Looking back on my years in Rome, I will never forget the experience of attending a Papal Mass in Saint Peter's. The choir would always chant the Gloria, Credo, Santus, and Agnus Dei in LATIN. (Most of the liturgy was, in fact, offered in Latin.) Words cannot do justice to hearing "Gloria in excelsis Deo, et in terra pax hominibus..." echo through the cavernous basilica, in the presence of the Pope. Immersed in such beauty (the Baroque basilica, the Latin hymns, and in the presence of the successor to Saint Peter) the mind, soul and heart are caught up and carried to the very heights of heaven. And isn't that just what they're supposed to do? All the manifestations of beauty present are coherent, unified. And, as far as human efforts go, they serve as a fitting tribute to God among us in the Eucharist. Time and again, year after year, under the roof of that basilica, I stood with thousands of faithful from around the globe. We came from different countries, spoke different languages, adhered to different cultures and traditions, but with those ancient hymns, around that pope, we were all one: one God, one faith, one language. It would be difficult to find a more convincing location to experience and understand what the universality of the Church really means. Stepping outside the basilica, pilgrims fall back into their native tongues, but inside, if only for the duration of the Mass, e pluribus unum, one.
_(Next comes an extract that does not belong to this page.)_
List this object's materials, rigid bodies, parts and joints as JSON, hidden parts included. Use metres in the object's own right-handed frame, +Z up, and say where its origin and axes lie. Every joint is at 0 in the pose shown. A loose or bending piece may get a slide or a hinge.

The cringe-worthy music that so dominates the liturgical life in the United States (the same music I grew up with in Milwaukee) is truly a thing to lament and seek to overturn. That it carries the day in modernist, gymnasium-esque church buildings is not surprising, but when it seeps into such sanctums as the resplendent Cathedral-Basilica of Saint Louis, more forceful objections ought to be raised, in defense of beauty, first and foremost, but also in defense of good taste.

Schmaltzy Marty Haugen Hymn + Byzantine-Inspired Cathedral-Basilica = Painful Disconnect. The two don't jibe.